Sarbanes-Oxley Is Probably Dead Meat: The Fix Is In!

On January 22,2007, New York Mayor Michael Bloomberg and Democratic Senator Charles Schumer released a report purchased by the New York City Economic Development Corp. from McKinsey & Co., for about $500,000, saying that Sarbanes-Oxley corporate governance, internal controls, and class action lawsuits by investors should be curbed — according to a Wall Street Journal article.

Note: McKinsey & Co. is the same firm that praised Enron Corporation just months before it collapsed into bankruptcy and that trained now-jailed former Enron CEO, Jeff Skilling. (See: Jeff Skilling Tells the Truth about US Corporate Ethics.)

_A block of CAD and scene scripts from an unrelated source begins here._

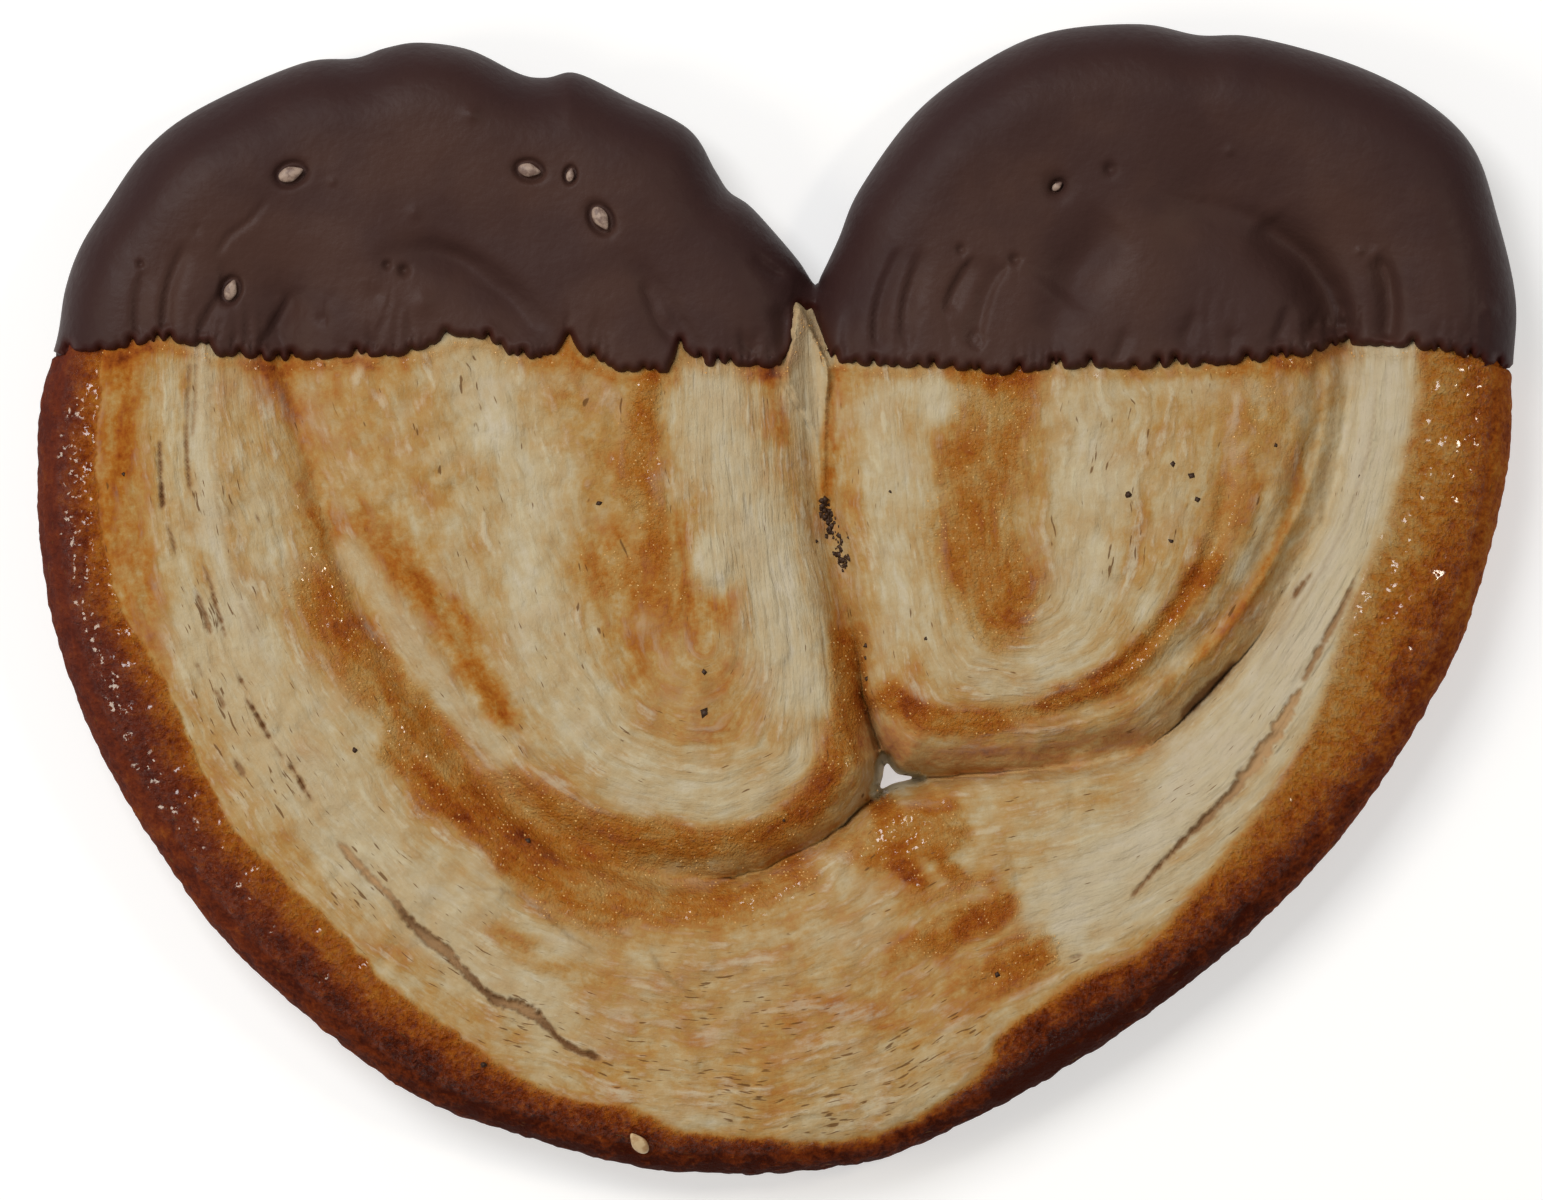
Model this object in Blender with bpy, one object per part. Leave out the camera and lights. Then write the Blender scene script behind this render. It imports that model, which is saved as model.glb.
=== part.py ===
"""A palmier: a heart-shaped puff pastry whose two ears are dipped in dark chocolate.

The pastry lies flat with its baked top face up. X runs across the heart, +Y points to the dipped
ears, and the origin is under the middle of the piece on the surface that it lies on. One sheet of
dough is rolled in from both sides, so the plan has an outer band, a left coil and a right coil,
which meet at a small triangular gap that goes right through.
"""

import math
from collections import namedtuple

import bmesh
import bpy
import numpy as np
from mathutils import Vector, geometry, noise

# Plan points are in millimetres from the middle of the heart. The mesh is made in metres.
MM = 0.001

# Heights, in millimetres.
FACE_HEIGHT = 13.0
EQUATOR_HEIGHT = 6.2
RIM_WIDTH = 8.5
RIM_FULLNESS = 2.3
FOOT_INSETS = ((0.3, 3.6), (1.3, 1.3), (3.4, 0.0))
FOLD_SAG = 1.5
FOLD_SAG_REACH = 6.0
UNEVENNESS = 0.35
UNEVENNESS_SPAN = 11.0

# The chocolate, in millimetres.
COAT = 1.2
COAT_GAP = 0.3
COAT_SOFTNESS = 1.4
DIP_LINE = 25.5
TOOTH_PITCH = 1.7
TOOTH_REACH = 0.68

# How the dough makes room for the coat: where its side starts and ends to step in, how far the
# raised underside runs out past the coat, and how far past the dip line its face is still finely meshed.
STEP_IN_START = -0.9
STEP_IN_END = 0.3
UNDERSIDE_LEAD = 1.0
FINE_LEAD = 9.0

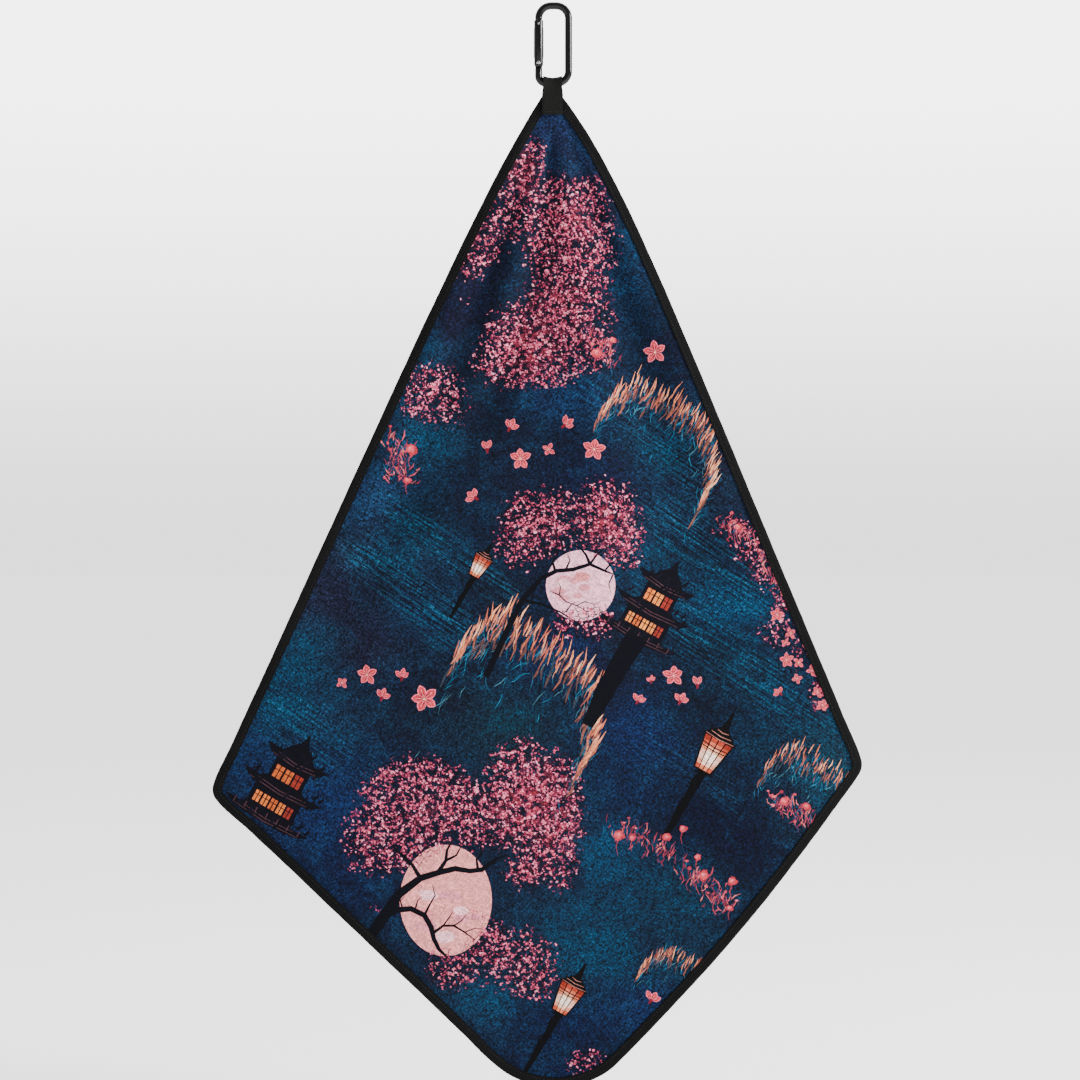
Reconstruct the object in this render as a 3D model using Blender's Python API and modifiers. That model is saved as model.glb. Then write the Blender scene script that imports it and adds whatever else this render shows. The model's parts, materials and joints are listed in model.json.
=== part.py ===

On January 23, 2007, New York Democratic Governor, Eliot Spitzer, who gained political points and a pass to the Governor’s mansion by masquerading as a defender of 401(k) owners, has now joined the band of those endorsing less protection for small investors.

Buying Reports From the “Experts”: An Old Lobbyist Tactic

The McKinsey report on less regulation should be evaluated in the context of a recent report from the “Committee on Capital Market Regulation“, another thinly disguised lobbying group for reducing investor protections under Sarbanes-Oxley, that has the support of Democratic Representative Barney Frank, Chairperson of the House Financial Services Committee.

Senator Schumer, D-NY
Senator Schumer, D-NY

Both reports essentially argue that the interests of the United States lie more in assuring excessive bonuses for Wall Street “Masters of the Universe” and higher prices for homes in the Hamptons, than in protecting tuned-out, small investors in Peoria or Dubuque.

Both Representative Frank and Senator Schumer receive their largest campaign contributions (by far) from Wall Street, while Mayor Bloomberg makes millions by selling services to financial institutions, and Governor Spitzer seeks to mend fences, looking forward to financing a future presidential bid.

Cheering on this highly effective lobbying effort we find the Wall Street Journal, whose bread is buttered on the institutional rather than the small investor side of the capital market.

“Not Everyone Hates Sarbox”, Says Business Week

Business Week, in a January 29, 2007 article, reports that these lobbying efforts have been so effective that “regulators are now planning to loosen the rules, probably before the year is out.”

However, the article goes on to say that there is a “growing chorus” of investors defending the Sarbanes-Oxley Act, including fund managers Duncan Richardson of Eaton Vance Management and Donald Peters of T. Rowe Price Group.

Supporter of Sarbox argue that:

  • The law has resulted in much more reliable corporate financial statements;
  • Tougher internal controls drive corporate productivity gains and profits;
  • Required reconciliations of pro forma numbers have made it more difficult for CEOs to “spin results”;
  • Reforms have led to fewer adjustments for unusual charges and write-offs that have been used to make earnings look better;
  • Earnings reports now reflect expenses for stock options; and
  • Executives have a firmer grasp of costs.

In any event, supporters of Sarbanes-Oxley and defenders of investor interests have far less financial clout that the big money on Wall Street that is behind the “Committee on Capital Market Reform”, the recently-purchased McKinsey report, and those “defenders of the forgotten man”: Representative Barney Frank, Senator “Chuck” Schumer, and Mayor Michael Bloomberg.

With the support of the Wall Street Journal, it certainly looks now like Sarbanes-Oxley is indeed “dead meat”. The drums are feverishly beating, trying to revive the anything-goes days of the 1990s bull market. I would expect further deterioration in the ethics of Wall Street under a Democratic Congress.